Moving to the UK to escape Hong Kong heat? Climate change has made British summers hot, full of nasty wasps … and good English wine
- Escaping the heat of Hong Kong by moving to Britain may seem like a good idea, but climate change has caused temperatures to rise, and there’s typically no AC
- Open the windows, though, and in comes the pollen. Cue hay fever. Then there are the pesky English wasps. On the other hand, vines, olive and fig trees flourish
Escaping Hong Kong’s hot and humid summer was one of the benefits I was looking forward to when moving back to Britain.
I used to enjoy the arrival of summer in Hong Kong, with its new sounds and smells. Even the oppressive heat had novelty value.
But as time went by, I tired of hot weather warnings and sweat-soaked clothes. By the time I left for England, in August, I was desperate for a respite. Britain is famous for its bad weather – and I wanted some of that. Cold, wet, windy, I didn’t mind.
But I was disappointed. I arrived in sunny Kent during England’s hottest summer on record. Temperatures didn’t quite reach the record 40 degrees Celsius (104 Fahrenheit) experienced in July. But it was pushing 30 at times. A drought was declared and a hosepipe ban imposed.

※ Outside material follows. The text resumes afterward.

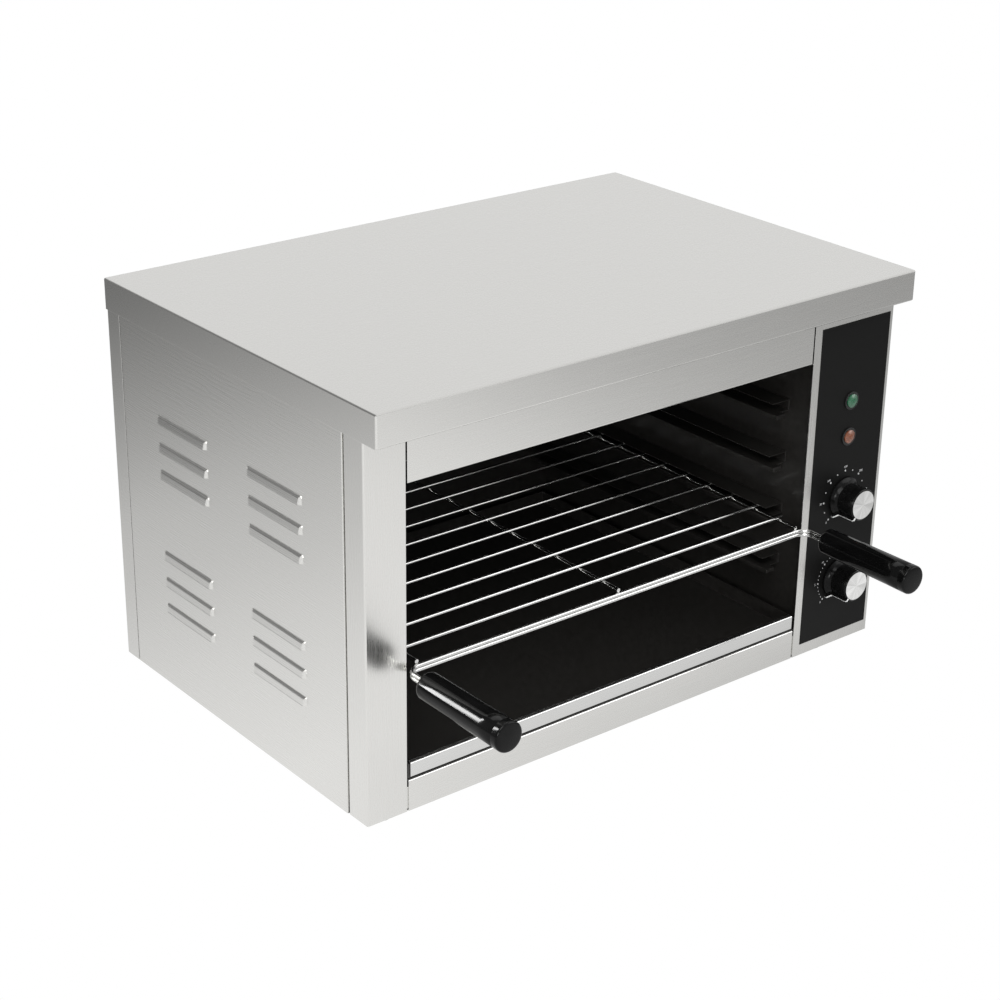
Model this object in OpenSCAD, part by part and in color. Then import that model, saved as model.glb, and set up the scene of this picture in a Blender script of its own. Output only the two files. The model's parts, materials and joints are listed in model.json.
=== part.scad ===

Naturally, my first instinct was to take refuge in the air conditioning. Except there isn’t any. Even at night, it was uncomfortably hot. All that could be done was to open the windows and doors. But that creates other problems – such as letting the pollen in.
How could I forget I suffered from hay fever! I have unhappy childhood memories of constant sneezing and itchy eyes. It wasn’t a problem in urban Hong Kong, but back in the English countryside, I felt the full force. The National Health Service’s advice is to close all the windows and doors.
Pollen was not the only unwelcome invader. I’d also forgotten about British wasps. The wasps I encountered in Hong Kong looked big and scary but tended to leave you alone. They had a sense of decency. Not so here.
British wasps are terrors. They hover menacingly in front of your face and waving them away only annoys them. My wife told me to sit calmly and let them do their thing. Unfortunately, “their thing” is to insert themselves into glasses of wine and bowls of avocado dip. Best to eat indoors.
I had better get used to the heat. Climate change will, no doubt, ensure hotter summers in Britain. This, of course, is not good news for the farming community. The fields were bone dry and riven with cracks when I arrived. The drought took its toll on crops.
But there is a positive side. I was amazed to find olive and fig trees in this part of Kent. Gardeners are experimenting with avocados and watermelons. One is even growing yuzu! And there are vineyards all around. The English wine industry is growing rapidly with the weather doing a good imitation of Burgundy.
The heat continued into September, although temperatures have finally cooled. Before long, I’ll be shivering in an English winter and complaining about the cold.
Moaning about the weather, I suspect, is one English trait that I have not lost.